Woman Claims Malpractice In AIDS Case
Sep. 22, 1987
........................CORRECTIVE OF SEPTEMBER 26, 1987................. (AP) _ The Associated Press reported erroneously Sept. 21 that Dr. Cynthia McGinn of Mount Auburn Hospital in Cambridge was named in a malpractice suit by a Cambridge woman suffering from AIDS.
Original court papers in the case had listed Dr. McGinn as a defendant, but a complaint alleging malpractice had been amended before Sept. 21. The Harvard Community Health Plan and Dr. Kenneth Bernstein, who remained as defendants, were cleared Friday by a jury hearing the case. (1950EDT) ...........................................................................
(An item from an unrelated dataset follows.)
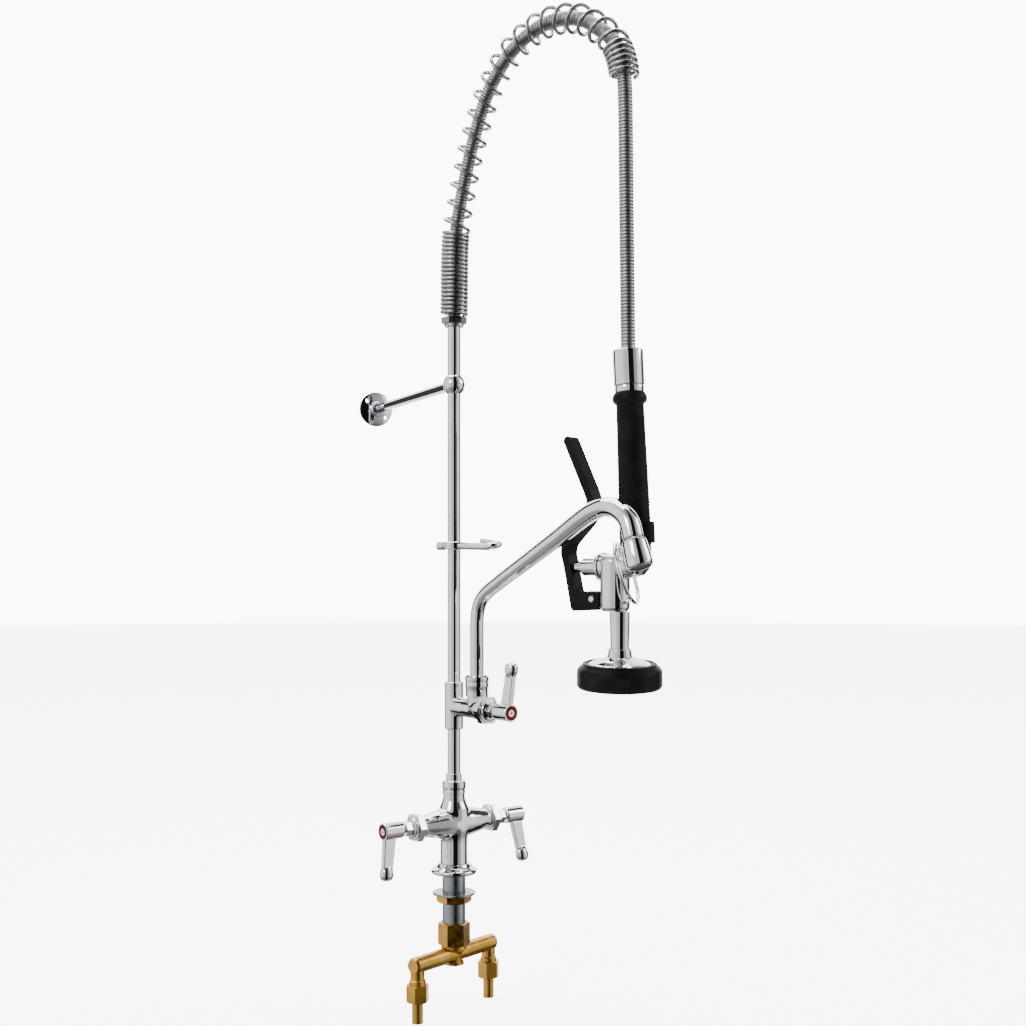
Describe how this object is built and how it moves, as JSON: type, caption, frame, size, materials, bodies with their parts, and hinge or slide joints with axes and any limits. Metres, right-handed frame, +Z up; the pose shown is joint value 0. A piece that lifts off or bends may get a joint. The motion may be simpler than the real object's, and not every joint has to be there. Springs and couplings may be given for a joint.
{
  "type": "pre rinse faucet",
  "caption": "Deck-mounted pre-rinse faucet with lever valves, swing spout, overhead spring, flexible hose and squeeze-lever spray valve.",
  "frame": {"origin": "centre of the deck flange's underside, where the faucet stands on the deck", "axes": "+Z up the riser, -Y towards the user and along the resting spout, X through the hot valve at -X and the cold valve at +X"},
  "size_m": [0.227, 0.6654, 1.2552],
  "materials": {
    "chrome": "polished chrome plate",
    "zinc_steel": "satin zinc-plated steel",
    "stainless": "bright stainless",
    "brass": "satin raw brass",
    "rubber": "black moulded rubber",
    "lever_plastic": "black satin coating",
    "index_red": "dark red with a pale centre"
  },
  "bodies": {
    "stand": {"deck_flange": "chrome", "valve_body": "chrome", "riser_collar": "chrome", "lower_nipple": "chrome", "riser_tube": "chrome", "tee_body": "chrome", "hot_bonnet": "chrome", "cold_bonnet": "chrome", "spout_valve_bonnet": "chrome", "hot_packing_nut": "chrome", "cold_packing_nut": "chrome", "spout_valve_packing_nut": "chrome", "spout_nut": "chrome", "hook": "chrome", "hook_thumbscrew": "chrome", "bracket_arm": "chrome", "wall_flange": "chrome", "hose_ferrule": "chrome", "shank": "zinc_steel", "deck_washer": "zinc_steel", "spring_nut": "zinc_steel", "hose": "stainless", "spring": "stainless", "lock_nut": "brass", "coupling_nut": "brass", "supply_yoke": "brass", "tail_nut_left": "brass", "tail_nut_right": "brass", "tail_tube_left": "brass", "tail_tube_right": "brass"},
    "hot_valve": {"hot_stem": "brass", "hot_handle": "chrome", "hot_index_button": "index_red"},
    "cold_valve": {"cold_stem": "brass", "cold_handle": "chrome", "cold_index_button": "index_red"},
    "spout_valve": {"spout_valve_stem": "brass", "spout_valve_handle": "chrome", "spout_valve_index_button": "index_red"},
    "spout": {"spout_tube": "chrome", "nozzle_collar": "chrome", "aerator": "zinc_steel"},
    "spray_valve": {"swivel_collar": "chrome", "grip_core": "zinc_steel", "grip": "rubber", "spray_body": "chrome", "spray_bonnet": "chrome", "lever_pivot": "chrome", "spray_neck": "chrome", "spray_dome": "chrome", "spray_bumper": "rubber", "spray_face": "zinc_steel"},
    "squeeze_lever": {"squeeze_lever": "lever_plastic"},
    "plunger": {"plunger": "chrome", "plunger_spring": "stainless"},
    "hold_ring": {"hold_ring": "chrome"}
  },
  "joints": [
    {"name": "hot_handle_turn", "type": "hinge", "parent": "stand", "child": "hot_valve", "pos_m": [-0.052, 0, 0.066], "axis": [-1, 0, 0], "range_deg": [0, 90]},
    {"name": "cold_handle_turn", "type": "hinge", "parent": "stand", "child": "cold_valve", "pos_m": [0.052, 0, 0.066], "axis": [-1, 0, 0], "range_deg": [-12, 78]},
    {"name": "spout_valve_turn", "type": "hinge", "parent": "stand", "child": "spout_valve", "pos_m": [0, -0.062, 0.217], "axis": [0, 1, 0], "range_deg": [0, 90]},
    {"name": "spout_swing", "type": "hinge", "parent": "stand", "child": "spout", "pos_m": [0, -0.0495, 0.26], "axis": [0, 0, 1], "range_deg": [-130, 0]},
    {"name": "spray_swivel", "type": "hinge", "parent": "stand", "child": "spray_valve", "pos_m": [0.04241, -0.28375, 0.648], "axis": [-0.0077, 0.0518, 0.9986], "range_deg": [-180, 0]},
    {"name": "lever_squeeze", "type": "hinge", "parent": "spray_valve", "child": "squeeze_lever", "pos_m": [0.0354, -0.23687, 0.359], "axis": [0.989, 0.1478, 0], "range_deg": [0, 12], "stiffness_Nm_per_rad": 2, "springref_deg": -14.32},
    {"name": "plunger_slide", "type": "slide", "parent": "spray_valve", "child": "plunger", "axis": [0.1478, -0.989, 0], "range_m": [0, 0.008]},
    {"name": "ring_swing", "type": "hinge", "parent": "spray_valve", "child": "hold_ring", "pos_m": [0.03583, -0.2727, 0.42374], "axis": [-0.8241, -0.5664, 0], "range_deg": [-4, 20]}
  ],
  "couplings": [
    {"joint": "plunger_slide", "follows": "lever_squeeze", "m_per_rad": 0.038}
  ]
}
A woman suffering from AIDS testified Monday that physicians insisted she was only in need of mental help when she first became concerned about symptoms caused by the fatal virus.
Elizabeth Ramos, 32, is seeking unspecified damages from the Harvard Community Health Plan and doctors Kenneth Bernstein and Cynthia McGinn. She claims the physicians were negligent in their diagnosis and treatment of her illness, even though her symptoms were evident.
Some experts at the trial said they believe the hearing is the first involving an alleged AIDS malpractice case.
Commenting on the suit, Alan Raymond, spokesman for Harvard Health, said in a prepared statement that the company sympathizes with Ms. Ramos, but ''the facts of her case are very complicated and we are restricted as to how much we can say by the confidentiality of her medical record.
''The issue is whether Harvard Community Health Plan offered her appropriate treatment for her illness.'' Raymond said. ''We believe her care was both compassionate and appropriate.''
Ms. Ramos, a former bookkeeper, told a Middlesex County Superior Court jury that she needed medical help when she first approached Bernstein, appointed her physician under the health plan.
She testified that Bernstein told her the symptoms were imaginary and the result of mental illness.
Ms. Ramos said she contracted acquired immune deficiency syndrome from a former boyfriend, an intraveneous drug user. AIDS devastates the human immune system, making the body prey to a variety of maladies.
According to her complaint, Ms. Ramos noticed skin lesions, respiratory difficulties and cardiovascular problems in 1984. The complaint said Bernstein also noted the problems in a medical examination.
Ms. Ramos saw Bernstein several times in 1984 and 1985, complaining of a variety of problems, but he advised that her symptoms were the result of stress, or of cigarette smoking and lack of exercise, the complaint said.
She said she later informed Bernstein that blood donation officials informed her she had AIDS antibodies in her system.
The health maintenance organization ultimately performed a test to determine if she had pneumocystis carinii pneumonia, which is common among AIDS victims, but results were incomplete because the machine ''ran out of paper and the test was not completed,'' according to the complaint.
On Sept. 25, 1985, Ms. Ramos said she sought help at the emergency room of Mount Auburn Hospital in Cambridge, agreeing to pay for care herself. According to the complaint, Ms. Ramos informed the emergency room supervisor, Ms. McGinn, that she'd tested positive for AIDS, but Ms. McGinn recommended that Ms. Ramos receive a mental health evaluation.
On Sept. 28, according to the complaint, Ms. Ramos asked the health care organization to be admitted to a hospital. The complaint says organization officials told Ms. Ramos that the only treatment they felt she qualified for was psychiatric hospitalization.
Ms. Ramos said she went two days later to Boston City Hospital, where she was admitted and given an immediate diagnosis of pneumocystis pneumonia. Since then, she has received specialized treatment for AIDS. The complaint says the Harvard Community Health Plan has refused to pay her medical costs.
Attorney Larry Bloom, representing Bernstein, said the defendants will prove ''that we simply didn't commit malpractice.''
Ms. Ramos named her two sons, Christopher and Matthew, plaintiffs in the case, saying the boys suffered because of their mother's illness.
In her malpractice suit, Ms. Ramos contends she suffered irreparable damage due to a delay in diagnosis and treatment. The suit says she probably will live for a shorter time as a result of the delay.